The distribution of this Announcement, and/or the issue of New
Ordinary Shares in certain jurisdictions may be restricted by law
and/or regulation. No action has been taken by the Company, the
Joint Bookrunners, Ecofin or any of their respective affiliates as
defined in Rule 501(b) under the U.S. Securities Act (as applicable
in the context used, "Affiliates") that would permit an offer of
the New Ordinary Shares or possession or distribution of this
Announcement or any other publicity material relating to the New
Ordinary Shares in any jurisdiction where action for that purpose
is required. Persons receiving this announcement are required to
inform themselves about and to observe any such restrictions.
Peel Hunt is authorised and regulated in the United Kingdom by
the Financial Conduct Authority (the "FCA"). Peel Hunt is acting
exclusively for the Company and for no one else (whether or not a
recipient of this announcement) in connection with the Placing and
the REX Retail Offer and will not be responsible to anyone other
than the Company for providing the protections afforded to its
clients or for providing advice in relation to the Placing, the REX
Retail Offer, Admission and/or the other arrangements referred to
in this announcement or any other matters referred to herein.
Stifel is authorised and regulated in the United Kingdom by the
FCA. Stifel is acting exclusively for the Company and for no one
else (whether or not a recipient of this announcement) in
connection with the Placing and will not be responsible to anyone
other than the Company for providing the protections afforded to
its clients or for providing advice in relation to the Placing, the
REX Retail Offer, Admission and/or the other arrangements referred
to in this announcement or any other matters referred to
herein.
Information to Distributors
Solely for the purposes of the product governance requirements
contained within: (a) EU Directive 2014/65/EU on markets in
financial instruments, as amended ("Directive 2014/65/EU"); (b)
Articles 9 and 10 of MiFID II; and (c) local implementing measures;
and/or (d) (where applicable to UK investors or UK firms) the
relevant provisions of the UK statutory instruments implementing
Directive 2014/65/EU and Commission Delegated Directive (EU)
2017/593, Regulation (EU) No 600/2014 of the European Parliament,
as they form part of UK law by virtue of the European Union
(Withdrawal) Act 2018, as amended (together, the " UK MiFID Laws ")

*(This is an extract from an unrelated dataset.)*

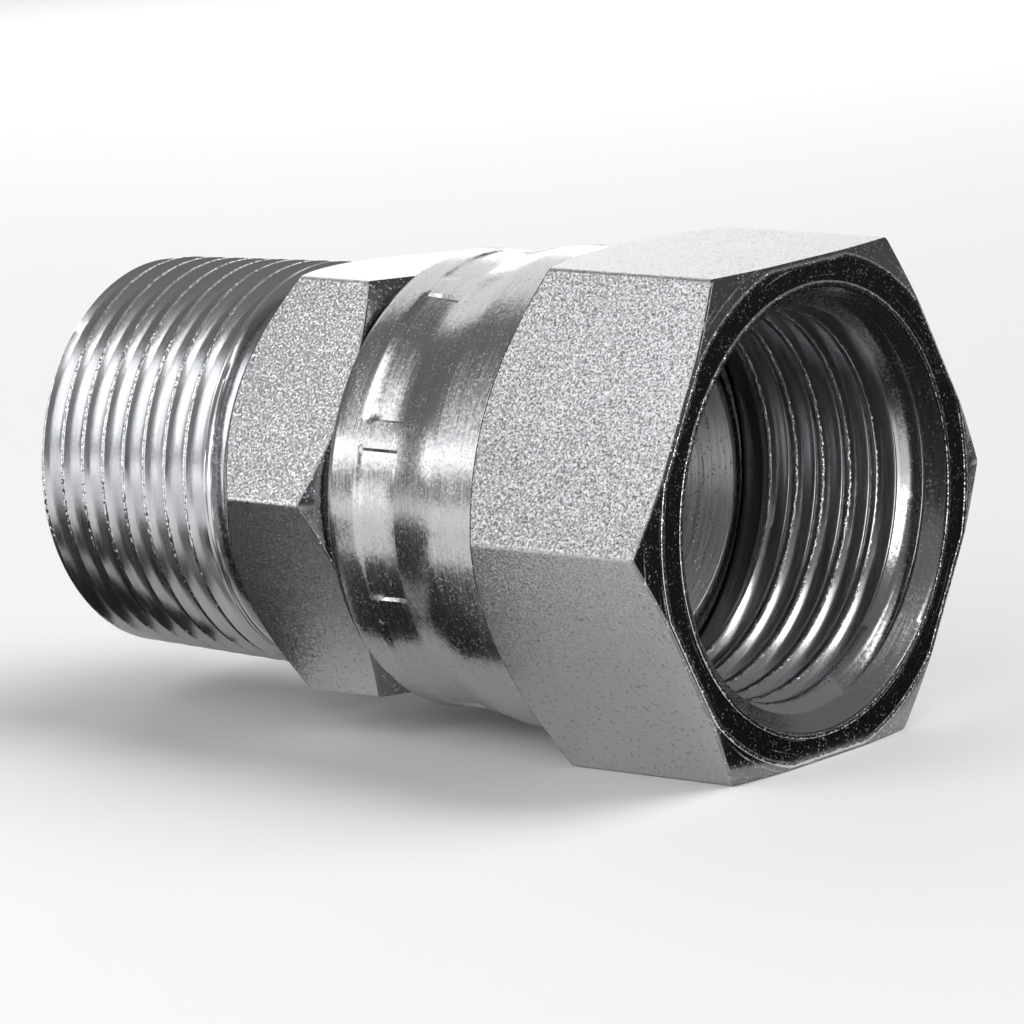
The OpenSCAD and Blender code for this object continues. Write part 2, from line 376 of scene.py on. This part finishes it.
def thread(shape, pitch, crest_depth, turn, start, end):
    """Points of a right-hand thread between two depths at one angle: depth and height.

    The turn is counted from the angle of the crest depth. Points that fall outside gather
    at the ends, where they are merged later.
    """
    crest = crest_depth - pitch * turn / math.tau
    first = math.floor((start - crest_depth) / pitch) - 1
    count = math.ceil((end - start) / pitch) + 4
    points = []
    for k in range(first, first + count):
        for offset, _ in shape[:-1]:
            depth = min(max(crest + k * pitch + offset, start), end)
            points.append((depth, height_at(shape, pitch, depth - crest)))
    return points


def trimmed(points, limit, side):
    """Holds a profile inside (1) or outside (-1) a limiting radius, with a point where they meet."""
    gaps = [side * (limit(depth) - radius) for depth, radius in points]
    held = []
    for i, (depth, radius) in enumerate(points):
        if gaps[i] >= 0:
            held.append((depth, radius))
            continue
        over = [j for j in (i - 1, i + 1) if 0 <= j < len(points) and gaps[j] > 0]
        if over:
            share = gaps[i] / (gaps[i] - gaps[over[0]])
            far_depth, far_radius = points[over[0]]
            held.append((depth + (far_depth - depth) * share, radius + (far_radius - radius) * share))
        else:
            held.append((depth, limit(depth)))
    return held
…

(together, the " MiFID II Product Governance Requirements "), and
disclaiming all and any liability, whether arising in tort,
contract or otherwise, which any "manufacturer" (for the purposes
of the MiFID II Product Governance Requirements) may otherwise have
with respect thereto, the New Ordinary Shares have been subject to
a product approval process, which has determined that the New
Ordinary Shares are: (i) compatible with an end target market of
retail investors who do not need a guaranteed income or capital
protection and investors who meet the criteria of professional
clients and eligible counterparties, each as defined in Directive
2014/65/EU and the UK MiFID Laws (as applicable) (the "Target
Market Assessment").
Notwithstanding the Target Market Assessment, distributors
should note that: the price of New Ordinary Shares may decline and
investors could lose all or part of their investment; the New
Ordinary Shares offer no guaranteed income and no capital
protection; and an investment in New Ordinary Shares is compatible
only with investors who do not need a guaranteed income or capital
protection, who (either alone or in conjunction with an appropriate
financial or other adviser) are capable of evaluating the merits
and risks of such an investment and who have sufficient resources
to be able to bear any losses that may result therefrom. The Target
Market Assessment is without prejudice to the requirements of any
contractual, legal or regulatory selling restrictions in relation
to the Issue.
For the avoidance of doubt, the Target Market Assessment does
not constitute: (a) an assessment of suitability or appropriateness
for the purposes of Directive 2014/65/EU or the UK MiFID Laws; or
(b) a recommendation to any investor or group of investors to
invest in, or purchase, or take any other action whatsoever with
respect to New Ordinary Shares. Each distributor is responsible for
undertaking its own target market assessment in respect of the New
Ordinary Shares and determining appropriate distribution
channels.
PRIIPs Regulation
In accordance with the UK version of Regulation (EU) No
1286/2014 of the European Parliament and of the Council of 26
November 2014 on key information documents for packaged retail and
insurance-based investment products (PRIIPs), which forms part of
UK law by virtue of the European Union (Withdrawal) Act 2018, as
amended, a key information document in respect of the Ordinary
Shares has been prepared by the Company and is available to
investors on the Company's website
uk.ecofininvest.com/funds/ecofin-us-renewables-infrastructure-trust-plc.